### EXERCISE
Look through the data below and extract, unchanged, the lines from the one that contains "const latch = new THREE.Group();" to the one that contains "obj.parent = empty", both included.

### GIVEN MATERIAL
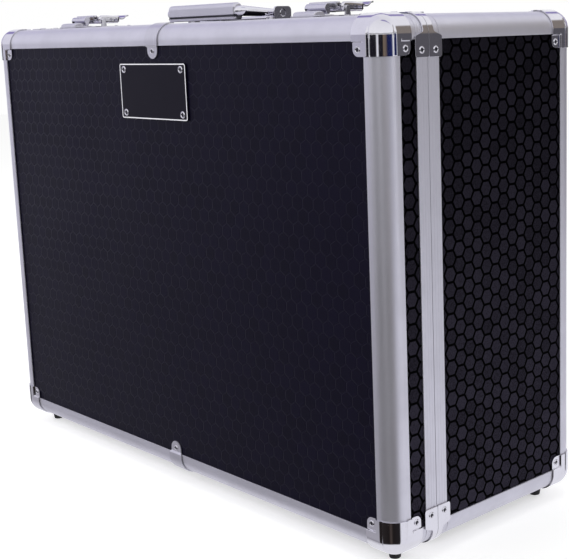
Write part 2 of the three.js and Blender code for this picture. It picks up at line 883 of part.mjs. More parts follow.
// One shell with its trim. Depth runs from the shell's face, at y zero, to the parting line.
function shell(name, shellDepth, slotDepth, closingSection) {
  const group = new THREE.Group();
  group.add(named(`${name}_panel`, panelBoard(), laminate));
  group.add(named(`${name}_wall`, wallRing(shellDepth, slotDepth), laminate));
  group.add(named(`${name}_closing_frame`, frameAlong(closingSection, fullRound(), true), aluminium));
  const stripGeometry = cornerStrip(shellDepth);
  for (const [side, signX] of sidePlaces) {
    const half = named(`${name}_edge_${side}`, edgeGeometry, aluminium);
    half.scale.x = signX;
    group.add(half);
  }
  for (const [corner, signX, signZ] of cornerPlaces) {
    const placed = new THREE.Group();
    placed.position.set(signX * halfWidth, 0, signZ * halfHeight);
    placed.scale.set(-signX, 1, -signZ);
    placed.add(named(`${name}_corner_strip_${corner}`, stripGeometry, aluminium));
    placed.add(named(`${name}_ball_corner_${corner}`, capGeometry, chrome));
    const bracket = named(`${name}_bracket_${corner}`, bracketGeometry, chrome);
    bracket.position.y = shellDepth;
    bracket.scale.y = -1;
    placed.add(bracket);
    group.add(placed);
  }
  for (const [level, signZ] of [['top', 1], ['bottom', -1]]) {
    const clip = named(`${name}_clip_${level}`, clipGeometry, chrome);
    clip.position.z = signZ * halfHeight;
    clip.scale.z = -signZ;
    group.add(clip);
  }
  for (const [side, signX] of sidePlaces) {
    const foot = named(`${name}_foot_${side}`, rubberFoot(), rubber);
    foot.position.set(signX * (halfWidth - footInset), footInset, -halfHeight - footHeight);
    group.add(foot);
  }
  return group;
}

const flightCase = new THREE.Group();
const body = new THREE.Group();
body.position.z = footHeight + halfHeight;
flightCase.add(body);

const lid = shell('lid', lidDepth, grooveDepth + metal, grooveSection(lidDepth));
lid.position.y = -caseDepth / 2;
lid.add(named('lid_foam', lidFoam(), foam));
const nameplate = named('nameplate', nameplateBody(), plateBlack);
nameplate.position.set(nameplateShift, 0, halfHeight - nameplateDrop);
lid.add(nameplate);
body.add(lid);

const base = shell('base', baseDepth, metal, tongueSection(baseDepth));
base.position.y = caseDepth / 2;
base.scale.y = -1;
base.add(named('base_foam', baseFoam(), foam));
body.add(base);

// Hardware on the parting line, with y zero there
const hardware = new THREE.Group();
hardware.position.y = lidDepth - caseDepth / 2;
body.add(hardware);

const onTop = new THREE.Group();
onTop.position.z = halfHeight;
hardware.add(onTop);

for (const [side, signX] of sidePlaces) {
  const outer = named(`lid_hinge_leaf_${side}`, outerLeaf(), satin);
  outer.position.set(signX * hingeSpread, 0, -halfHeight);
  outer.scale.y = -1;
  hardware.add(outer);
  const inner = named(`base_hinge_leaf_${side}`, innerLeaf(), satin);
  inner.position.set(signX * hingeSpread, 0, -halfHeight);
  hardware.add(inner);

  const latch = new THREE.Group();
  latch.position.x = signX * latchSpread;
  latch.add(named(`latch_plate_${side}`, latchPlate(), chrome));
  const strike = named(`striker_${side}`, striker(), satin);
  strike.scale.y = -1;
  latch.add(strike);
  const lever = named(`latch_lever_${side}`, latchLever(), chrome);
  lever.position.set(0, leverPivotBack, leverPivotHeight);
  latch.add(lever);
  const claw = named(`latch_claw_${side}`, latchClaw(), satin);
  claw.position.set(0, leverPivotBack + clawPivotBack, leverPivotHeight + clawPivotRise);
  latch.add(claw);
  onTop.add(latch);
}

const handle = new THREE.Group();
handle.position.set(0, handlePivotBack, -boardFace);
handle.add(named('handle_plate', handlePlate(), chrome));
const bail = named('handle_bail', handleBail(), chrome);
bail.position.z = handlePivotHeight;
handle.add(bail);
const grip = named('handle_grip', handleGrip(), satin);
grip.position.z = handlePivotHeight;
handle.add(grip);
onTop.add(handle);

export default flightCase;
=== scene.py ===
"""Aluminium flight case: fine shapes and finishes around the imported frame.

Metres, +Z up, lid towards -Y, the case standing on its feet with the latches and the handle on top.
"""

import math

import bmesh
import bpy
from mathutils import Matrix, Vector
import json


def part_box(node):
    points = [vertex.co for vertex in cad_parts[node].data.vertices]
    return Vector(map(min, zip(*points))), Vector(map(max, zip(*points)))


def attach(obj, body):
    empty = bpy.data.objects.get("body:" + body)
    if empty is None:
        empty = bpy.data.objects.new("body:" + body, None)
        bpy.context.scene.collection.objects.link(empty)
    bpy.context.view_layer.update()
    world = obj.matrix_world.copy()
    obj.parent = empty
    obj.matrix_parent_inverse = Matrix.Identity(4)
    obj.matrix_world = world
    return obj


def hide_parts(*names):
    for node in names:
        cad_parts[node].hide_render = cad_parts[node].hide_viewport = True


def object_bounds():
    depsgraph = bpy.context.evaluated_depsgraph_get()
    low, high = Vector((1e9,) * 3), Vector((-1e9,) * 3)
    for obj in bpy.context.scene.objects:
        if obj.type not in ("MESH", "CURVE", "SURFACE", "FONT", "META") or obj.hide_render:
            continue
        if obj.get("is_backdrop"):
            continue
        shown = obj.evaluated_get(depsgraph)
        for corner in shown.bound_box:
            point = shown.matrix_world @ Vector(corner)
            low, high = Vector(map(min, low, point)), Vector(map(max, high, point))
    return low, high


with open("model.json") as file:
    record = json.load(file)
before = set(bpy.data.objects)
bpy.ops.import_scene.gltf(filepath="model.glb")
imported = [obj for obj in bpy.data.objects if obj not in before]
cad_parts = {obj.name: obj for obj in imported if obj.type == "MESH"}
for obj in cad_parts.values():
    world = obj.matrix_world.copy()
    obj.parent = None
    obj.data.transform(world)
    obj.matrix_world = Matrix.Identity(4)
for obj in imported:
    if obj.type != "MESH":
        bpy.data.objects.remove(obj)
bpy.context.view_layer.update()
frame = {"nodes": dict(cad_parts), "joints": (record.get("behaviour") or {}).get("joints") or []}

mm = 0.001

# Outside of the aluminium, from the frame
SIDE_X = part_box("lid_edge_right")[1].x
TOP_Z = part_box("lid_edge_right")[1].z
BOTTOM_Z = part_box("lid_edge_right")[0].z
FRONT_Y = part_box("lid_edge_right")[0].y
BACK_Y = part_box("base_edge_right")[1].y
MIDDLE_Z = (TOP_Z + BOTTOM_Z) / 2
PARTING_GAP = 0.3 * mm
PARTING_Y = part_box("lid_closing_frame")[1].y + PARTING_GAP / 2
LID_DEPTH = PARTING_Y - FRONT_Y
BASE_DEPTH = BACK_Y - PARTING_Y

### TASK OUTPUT
  const latch = new THREE.Group();
  latch.position.x = signX * latchSpread;
  latch.add(named(`latch_plate_${side}`, latchPlate(), chrome));
  const strike = named(`striker_${side}`, striker(), satin);
  strike.scale.y = -1;
  latch.add(strike);
  const lever = named(`latch_lever_${side}`, latchLever(), chrome);
  lever.position.set(0, leverPivotBack, leverPivotHeight);
  latch.add(lever);
  const claw = named(`latch_claw_${side}`, latchClaw(), satin);
  claw.position.set(0, leverPivotBack + clawPivotBack, leverPivotHeight + clawPivotRise);
  latch.add(claw);
  onTop.add(latch);
}

const handle = new THREE.Group();
handle.position.set(0, handlePivotBack, -boardFace);
handle.add(named('handle_plate', handlePlate(), chrome));
const bail = named('handle_bail', handleBail(), chrome);
bail.position.z = handlePivotHeight;
handle.add(bail);
const grip = named('handle_grip', handleGrip(), satin);
grip.position.z = handlePivotHeight;
handle.add(grip);
onTop.add(handle);

export default flightCase;
=== scene.py ===
"""Aluminium flight case: fine shapes and finishes around the imported frame.

Metres, +Z up, lid towards -Y, the case standing on its feet with the latches and the handle on top.
"""

import math

import bmesh
import bpy
from mathutils import Matrix, Vector
import json


def part_box(node):
    points = [vertex.co for vertex in cad_parts[node].data.vertices]
    return Vector(map(min, zip(*points))), Vector(map(max, zip(*points)))


def attach(obj, body):
    empty = bpy.data.objects.get("body:" + body)
    if empty is None:
        empty = bpy.data.objects.new("body:" + body, None)
        bpy.context.scene.collection.objects.link(empty)
    bpy.context.view_layer.update()
    world = obj.matrix_world.copy()
    obj.parent = empty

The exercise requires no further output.